With respect, Shakespeare, while complex, is not inscrutable. The idea that nobody knows what this means, and we can’t know what this means – is perhaps not the best way to read Shakespeare, or anything else for that matter. Shakespeare wrote plays that were meant to be seen, experienced, understood and thought deeply about. That every generation since has done this, is why he is loved, and is why he is believed to be the best to ever put pen to paper.

It seems to me that the original author might benefit from another possibility. Namely, that the question for Hamlet is not just contemplating his own life, but whether or not to directly avenge the murder of his father. To be, or not to be, is, “to avenge” or “not to avenge” which Hamlet (perhaps mistakenly) conflates with his life and existence.

If that holds, he feels that if he does not act, then his life and existence are meaningless. Everything, for Hamlet, has reduced to this moment and this singular choice.

In this mindset, the choice becomes framed as a choice to live or not live, because that is how deeply he feels compelled to act. You could argue that he is rationalizing revenge to be an act that his very life and meaningful existence depend on. When put that way, it’s not a choice at all. He must be. He must act.

The problem is, that this isn’t true. He isn’t faced with a real binary choice in this way. He has options. Hamlet could forgive. He could walk away and forge another life in exile. He could build evidence and try to make a case for private, or even public support against the king. He could raise an army and stage a coup. He could live quietly and wait out the king’s eventual mortality. There are lots of other possibilities that could be framed.

Now, those may seem like feckless choices in the face of great injustice. But imagine what would happen to society if everyone made Hamlet’s choice in every situation. If we, took the direct handling of revenge, even arguably just revenge, into our own hands – it is Hatfield and McCoys forever, with blood in our homes and in our streets. It never stops. I would argue that history clearly teaches us that revenge almost always spills outside or our control and ends up hurting people that weren’t initially involved. Hamlet made the wrong choice and it destroyed him, his family and a lot of innocent people.

Shakespeare is brilliant and complex, and my goodness can he write the most trivial detail in the most beautiful and compelling way. But on another level, he is super simple in terms of bigger picture understanding. The question to help us understand Shakespeare (especially in the tragedies) is this: read the basic events like a child would; namely what is the result of the choices made?

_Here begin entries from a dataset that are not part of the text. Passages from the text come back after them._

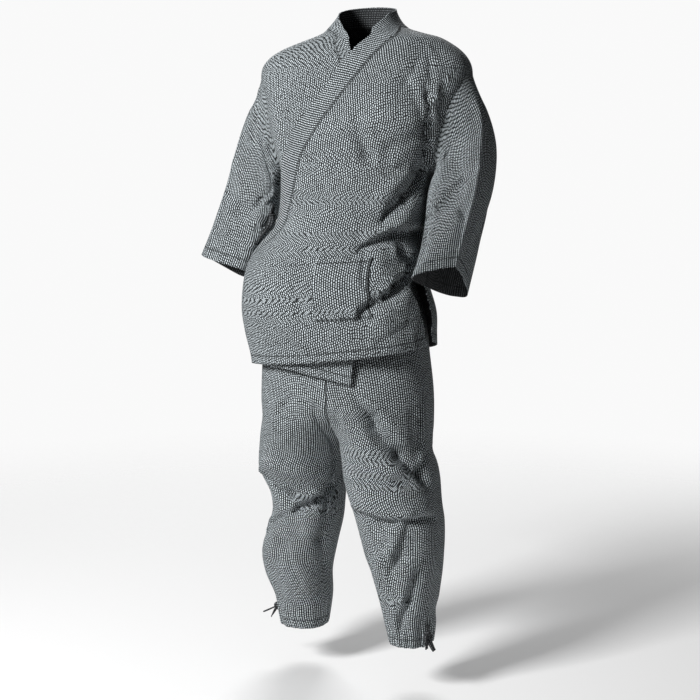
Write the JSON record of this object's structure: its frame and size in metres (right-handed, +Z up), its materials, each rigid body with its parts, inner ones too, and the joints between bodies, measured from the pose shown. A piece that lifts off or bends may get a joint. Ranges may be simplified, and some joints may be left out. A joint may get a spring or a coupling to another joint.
{
  "type": "wrap jacket and trousers set",
  "caption": "Worn wrap-front jacket and tapered trousers in woven cotton, with a diagonal collar band, a patch pocket and tied ankles.",
  "frame": {"origin": "inside the neck hole at the level of the side of the neck, where the garment hangs on the wearer's shoulders", "axes": "+Z up, -Y to the front of the wearer, +X to the wearer's left"},
  "size_m": [0.6763, 0.3389, 1.38],
  "materials": {
    "woven_cloth": "matte charcoal cotton woven with small white dashes",
    "collar_cloth": "matte charcoal cotton, the same weave turned to run as fine stripes",
    "tie_cloth": "matte dark cotton strip"
  },
  "bodies": {
    "root": {"jacket_back": "woven_cloth", "jacket_front_left": "woven_cloth", "jacket_front_right": "woven_cloth", "jacket_collar": "collar_cloth", "sleeve_left": "woven_cloth", "sleeve_right": "woven_cloth", "jacket_pocket": "woven_cloth", "trouser_waistband": "woven_cloth", "trouser_front_left": "woven_cloth", "trouser_back_left": "woven_cloth", "trouser_front_right": "woven_cloth", "trouser_back_right": "woven_cloth", "jacket_tie": "tie_cloth", "ankle_tie_left": "tie_cloth", "ankle_tie_right": "tie_cloth"}
  },
  "joints": []
}
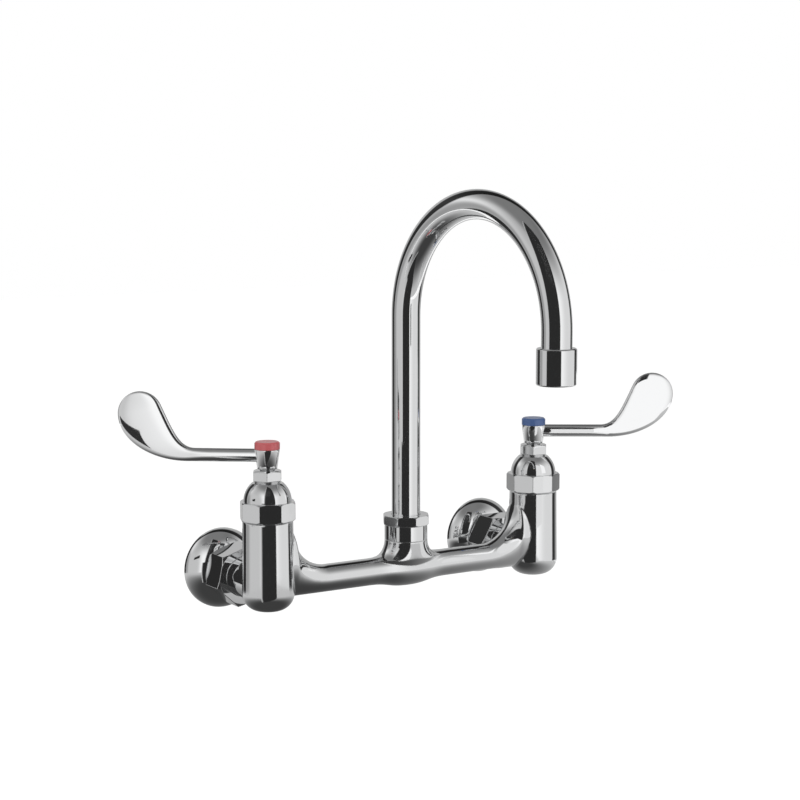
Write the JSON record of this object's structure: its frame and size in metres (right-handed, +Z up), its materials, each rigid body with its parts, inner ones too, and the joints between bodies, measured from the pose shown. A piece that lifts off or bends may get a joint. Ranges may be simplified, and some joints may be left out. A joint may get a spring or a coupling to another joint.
{
  "type": "basin mixer tap",
  "caption": "Wall-mounted two-handle mixer tap with a bridge body, wrist-blade handles and a tall swivel gooseneck spout.",
  "frame": {"origin": "on the wall face, midway between the two inlet centres", "axes": "+X to the right of someone facing the wall, from the hot inlet to the cold one; +Y into the wall, along the inlets; +Z up, along the spout's swivel and both valve spindles"},
  "size_m": [0.3566, 0.221, 0.2714],
  "materials": {
    "chrome": "mirror polished plate",
    "dull_plate": "dull nickel plate on brass",
    "brass": "turned",
    "rubber": "moulded",
    "ceramic": "lapped",
    "packing": "plain",
    "nylon": "moulded",
    "stainless_steel": "plain",
    "red_button": "glossy",
    "blue_button": "glossy"
  },
  "bodies": {
    "tap_body": {"body_casting": "chrome", "spout_nut": "chrome", "spout_glide_ring": "nylon", "hot_inlet_flange": "chrome", "hot_coupling_nut": "chrome", "hot_inlet_washer": "rubber", "hot_seat_seal": "rubber", "hot_fixed_disc": "ceramic", "hot_cartridge_body": "dull_plate", "hot_cartridge_o_ring": "rubber", "hot_bonnet": "chrome", "hot_gland_packing": "packing", "hot_packing_nut": "chrome", "cold_inlet_flange": "chrome", "cold_coupling_nut": "chrome", "cold_inlet_washer": "rubber", "cold_seat_seal": "rubber", "cold_fixed_disc": "ceramic", "cold_cartridge_body": "dull_plate", "cold_cartridge_o_ring": "rubber", "cold_bonnet": "chrome", "cold_gland_packing": "packing", "cold_packing_nut": "chrome"},
    "hot_handle_set": {"hot_spindle": "dull_plate", "hot_moving_disc": "ceramic", "hot_spindle_o_rings": "rubber", "hot_handle": "chrome", "hot_handle_screw": "stainless_steel", "hot_index": "red_button"},
    "cold_handle_set": {"cold_spindle": "dull_plate", "cold_moving_disc": "ceramic", "cold_spindle_o_rings": "rubber", "cold_handle": "chrome", "cold_handle_screw": "stainless_steel", "cold_index": "blue_button"},
    "spout": {"spout_tube": "chrome", "spout_ferrule": "brass", "spout_o_rings": "rubber", "outlet_sleeve": "chrome", "aerator_washer": "rubber", "aerator_shell": "brass", "aerator_mesh": "stainless_steel", "aerator_core": "nylon"}
  },
  "joints": [
    {"name": "hot_handle_turn", "type": "hinge", "parent": "tap_body", "child": "hot_handle_set", "pos_m": [-0.1016, -0.065, 0.08], "axis": [0, 0, 1], "range_deg": [0, 90]},
    {"name": "cold_handle_turn", "type": "hinge", "parent": "tap_body", "child": "cold_handle_set", "pos_m": [0.1016, -0.065, 0.08], "axis": [0, 0, 1], "range_deg": [-20, 70]},
    {"name": "spout_swivel", "type": "hinge", "parent": "tap_body", "child": "spout", "pos_m": [0, -0.065, 0.027], "axis": [0, 0, 1], "range_deg": [-94.8, 85.2]}
  ]
}
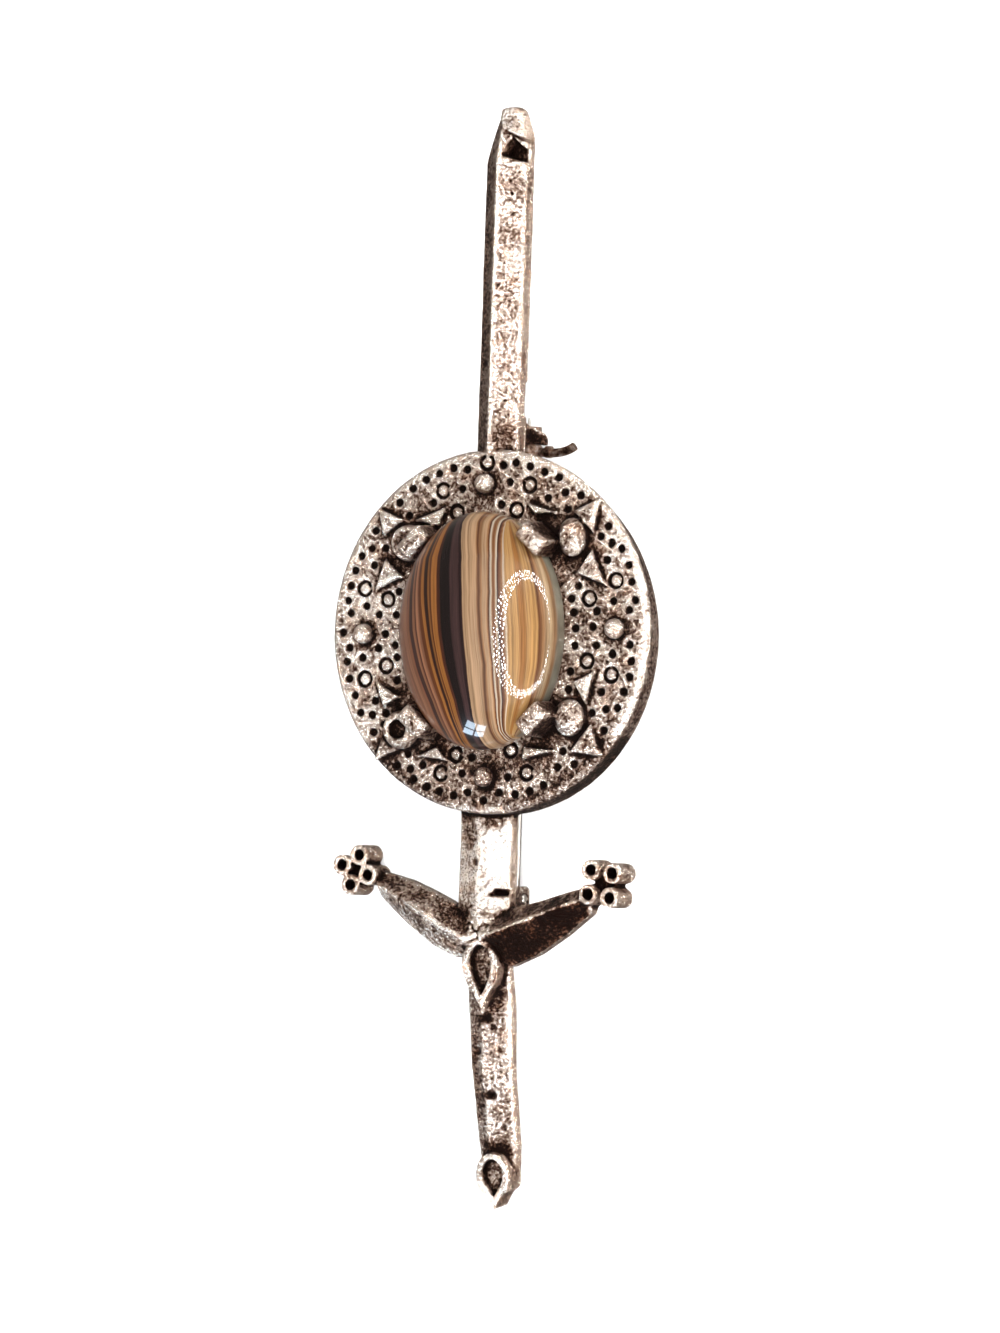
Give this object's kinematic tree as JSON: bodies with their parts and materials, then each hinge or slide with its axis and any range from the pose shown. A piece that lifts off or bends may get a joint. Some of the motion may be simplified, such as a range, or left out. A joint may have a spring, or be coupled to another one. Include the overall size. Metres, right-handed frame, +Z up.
{
  "type": "brooch",
  "caption": "Sword brooch in antiqued white metal: a blade behind a round shield with an oval banded cabochon in claws, and a hinged pin with a turning catch on the back.",
  "frame": {"origin": "centre of the bounding box in X and Y, on the surface that the brooch rests on", "axes": "+Y along the sword towards its tip, +Z up from the surface, +X towards the shield's raised side; the back faces down"},
  "size_m": [0.0292, 0.0928, 0.0149],
  "materials": {
    "antiqued_silver": "antiqued cast white metal, dark in the recesses, worn bright on the edges",
    "banded_agate": "polished banded agate, brown, caramel and cream",
    "steel": "drawn wire, satin",
    "catch_brass": "plated brass, tarnished"
  },
  "bodies": {
    "body": {"cast_body": "antiqued_silver", "cabochon": "banded_agate", "hinge_rivet": "steel"},
    "pin": {"pin_stem": "steel"},
    "lock": {"catch_lock": "catch_brass"}
  },
  "joints": [
    {"name": "pin_swing", "type": "hinge", "parent": "body", "child": "pin", "pos_m": [0.00072, -0.02007, 0.00135], "axis": [-0.9331, 0.0384, -0.3575], "range_deg": [0, 65]},
    {"name": "lock_turn", "type": "hinge", "parent": "body", "child": "lock", "pos_m": [0.00072, -0.02007, 0.00135], "axis": [0.0379, 0.9992, 0.0084], "range_deg": [0, 80]}
  ]
}
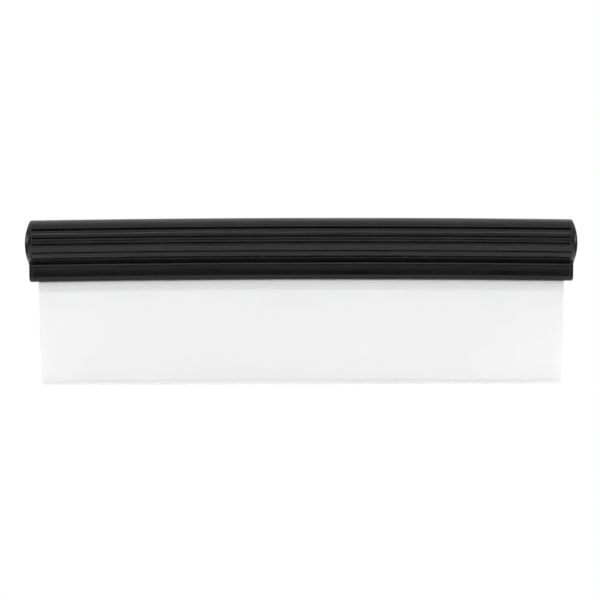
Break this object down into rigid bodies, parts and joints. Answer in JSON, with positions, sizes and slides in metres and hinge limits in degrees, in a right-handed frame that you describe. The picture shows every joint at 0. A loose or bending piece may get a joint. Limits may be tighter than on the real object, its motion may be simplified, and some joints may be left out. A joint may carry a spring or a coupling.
{
  "type": "bench scraper",
  "caption": "Wide hand scraper: a ribbed round grip over smooth jaws, closed by domed end caps, holding a flexible translucent blade with a bevelled edge.",
  "frame": {"origin": "middle of the blade's edge, which is the bottom of the object", "axes": "+X along the blade's edge to the right seen from the front, +Y to the back, +Z from the blade's edge up to the grip"},
  "size_m": [0.321, 0.0248, 0.0968],
  "materials": {
    "core_plastic": "satin black moulded plastic",
    "grip_rubber": "satin black, ribbed lengthways",
    "blade_silicone": "milky translucent, smooth",
    "cap_plastic": "satin black moulded plastic"
  },
  "bodies": {
    "root": {"handle_core": "core_plastic", "grip_sleeve": "grip_rubber", "blade": "blade_silicone", "end_cap_left": "cap_plastic", "end_cap_right": "cap_plastic"}
  },
  "joints": []
}
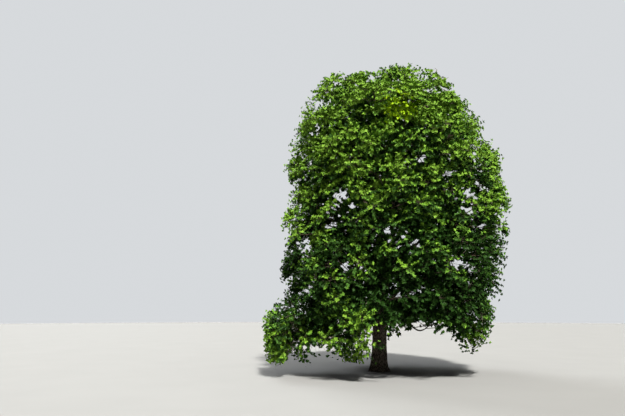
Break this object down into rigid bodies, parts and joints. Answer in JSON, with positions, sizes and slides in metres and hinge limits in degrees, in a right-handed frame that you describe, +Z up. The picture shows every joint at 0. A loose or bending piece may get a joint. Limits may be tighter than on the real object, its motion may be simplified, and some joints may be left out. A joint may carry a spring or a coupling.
{
  "type": "hawthorn tree",
  "caption": "Round-headed hawthorn tree in full summer leaf, with a short trunk, spreading boughs, and low foliage that sweeps out to one side.",
  "frame": {"origin": "middle of the flat cut under the trunk, at ground level", "axes": "+Z up the trunk, +X to the right and +Y away as the tree is seen in the picture"},
  "size_m": [7.2071, 6.5676, 9.0785],
  "materials": {
    "bark": "matte",
    "leaves": "satin"
  },
  "bodies": {
    "root": {"trunk": "bark", "bough_top": "bark", "foliage_top": "leaves", "bough_shoulder_1": "bark", "foliage_shoulder_1": "leaves", "bough_shoulder_2": "bark", "foliage_shoulder_2": "leaves", "bough_shoulder_3": "bark", "foliage_shoulder_3": "leaves", "bough_shoulder_4": "bark", "foliage_shoulder_4": "leaves", "bough_shoulder_5": "bark", "foliage_shoulder_5": "leaves", "bough_upper_1": "bark", "foliage_upper_1": "leaves", "bough_upper_2": "bark", "foliage_upper_2": "leaves", "bough_upper_3": "bark", "foliage_upper_3": "leaves", "bough_upper_4": "bark", "foliage_upper_4": "leaves", "bough_upper_5": "bark", "foliage_upper_5": "leaves", "bough_upper_6": "bark", "foliage_upper_6": "leaves", "bough_middle_1": "bark", "foliage_middle_1": "leaves", "bough_middle_2": "bark", "foliage_middle_2": "leaves", "bough_middle_3": "bark", "foliage_middle_3": "leaves", "bough_middle_4": "bark", "foliage_middle_4": "leaves", "bough_middle_5": "bark", "foliage_middle_5": "leaves", "bough_middle_6": "bark", "foliage_middle_6": "leaves", "bough_lower_1": "bark", "foliage_lower_1": "leaves", "bough_lower_2": "bark", "foliage_lower_2": "leaves", "bough_lower_3": "bark", "foliage_lower_3": "leaves", "bough_lower_4": "bark", "foliage_lower_4": "leaves", "bough_lower_5": "bark", "foliage_lower_5": "leaves", "bough_lower_6": "bark", "foliage_lower_6": "leaves", "bough_skirt_1": "bark", "foliage_skirt_1": "leaves", "bough_skirt_2": "bark", "foliage_skirt_2": "leaves", "bough_skirt_3": "bark", "foliage_skirt_3": "leaves", "bough_skirt_4": "bark", "foliage_skirt_4": "leaves", "bough_skirt_5": "bark", "foliage_skirt_5": "leaves"}
  },
  "joints": []
}
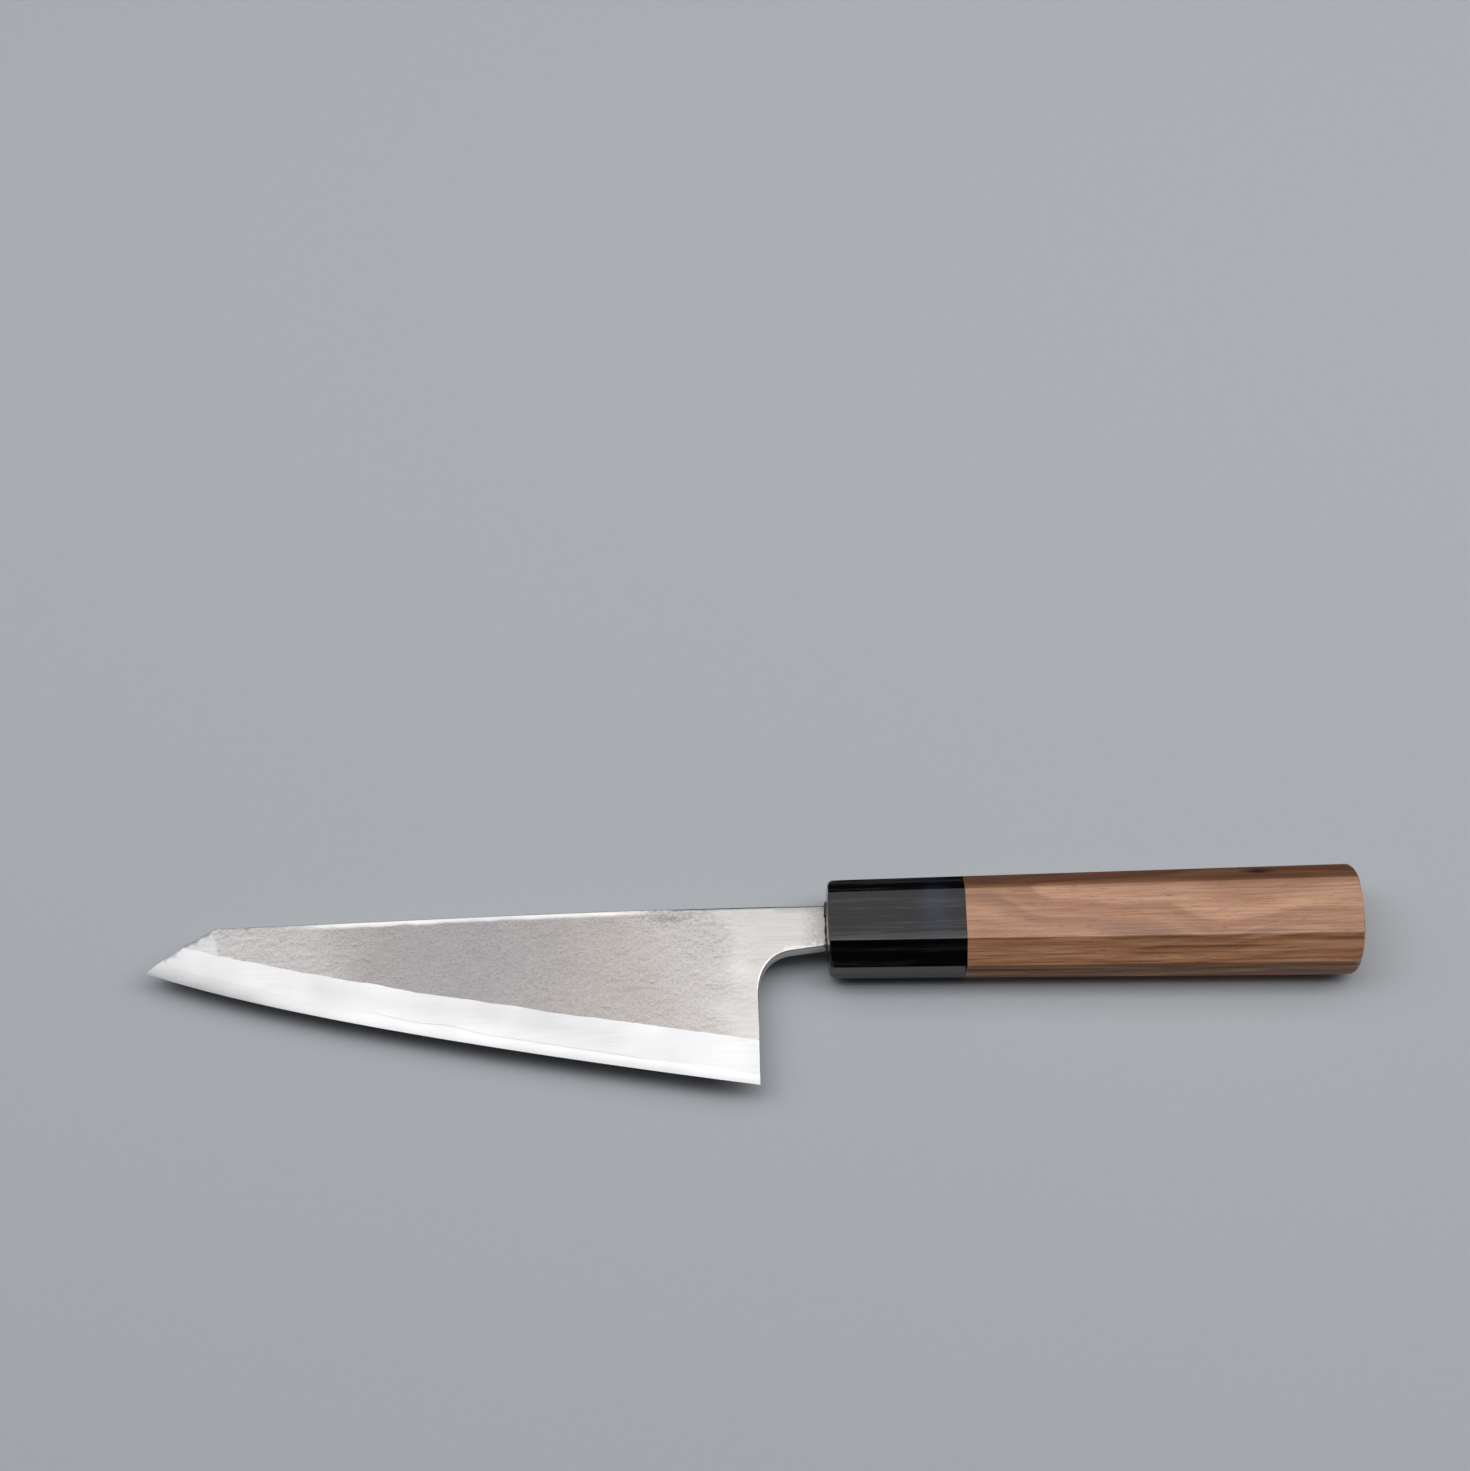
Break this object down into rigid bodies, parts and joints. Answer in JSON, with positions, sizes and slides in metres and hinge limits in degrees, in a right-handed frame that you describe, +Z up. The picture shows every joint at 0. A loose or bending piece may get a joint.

Macbeth – a lot of death and chaos. Is that good or bad? Bad. It may be that Shakespeare’s larger message is that MacBeth and Lady MacBeth made wrong choices in handling ambition.
Romeo and Juliet – double suicide by teen / pre-teen couple over a misunderstanding. Wrong choices in handling personal romance.
Hamlet – literally everyone but a single survivor dies. Wrong choices in handling revenge and societal injustice.

The “to be or not to be” monologue is showing us how Hamlet goads his own thinking into unalterable action and shows us the setting of his will onto a path that will be incredibly destructive.

Our author here, would set this up as a choice to commit suicide (not to be), or not, and the right answer would necessarily be to live (to be). The problem is, this doesn’t fit with the play, or the outcome of the play. Hamlet is not choosing to refuse suicide in a narrative vacuum. Hamlet choosing to live, also results in the death of a lot of other people. In the narrative, his choosing to live is tightly tied to the execution of his revenge. And he dies anyway.

I suppose you could make the argument that Hamlet was justified in his decision for revenge, but it went badly, because life is messy. I would argue that while life is messy, Shakespeare is not, and his clarity of vision and expression are fraught with intentionality.

And that his insight, when apprehended, leads us to see the ripple of truth and the wisdom of his subject in the real world as well, in ways which are useful and virtuous when rightly understood.

My read would be that the right answer, according to Shakespeare, is to “not be”, leaving direct vengeance to God while pursuing justice as best we can through other means.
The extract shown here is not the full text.